Informative post. Love the cover of Hero's lost.
Juneta @ Writer's Gambit

Chrys Fey said...

Thank you for your wonderful advice, Mark! And for being our guest today. :)

Susan Gourley/Kelley said...

It's so great to hear this advice from an insider in the industry. I have a few friends who write cozy mysteries. I didn't know they were in the struggling category.

Sandee said...

I've learned so very much about the many aspects of writing. Wow, it's complicated.

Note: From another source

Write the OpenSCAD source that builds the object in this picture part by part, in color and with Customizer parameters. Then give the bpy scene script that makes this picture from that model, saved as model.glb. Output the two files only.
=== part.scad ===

I'm so happy for Ellen. She's one of my regular reads.

Have a fabulous day. ☺

Roland D. Yeomans said...

Thanks, Mark, for caring enough to help us help ourselves. Thank You, Chrys, for being creative enough to reach out to Mark. :-)

cleemckenzie said...

Very interesting interview with Mark. Thanks for this.

Roland Clarke said...

Invaluable post so worth saving. Great advice especially as planning to go down agent route, but need to get a suitable manuscript ready...and extend my social media profile to Instagram. Many thanks.

AngelaMetz said...

Get advice from a professional in this business is very valuable for young entrepreneurs. I used to often find new ideas and tips for businesses here It is very convenient, especially when it comes to data collection. I advise everyone to listen professionals and do better than they.

JOHN T. SHEA said...

Amen re audio books. In an ever more mobile multi-tasking world they are bound to become even more popular.

Fundy Blue said...

Thanks for the helpful information, Mark! And thank you, Chrys, for posting this. I have a busy friend who listens to audio books almost exclusively. One of her prime listen times each day is while she's feeding, watering, and grooming her four horses and mucking their stalls! Have a good one!

Joylene Nowell Butler said...

Thank you for everything you do for writers, Mark. We forget that there is a real person reading our query letters. Your comments are being bookmarked. Thanks.

J.L. Campbell said...

Audio is another income stream we writers should definitely think out. Many thanks to Mark for giving us insight into his world.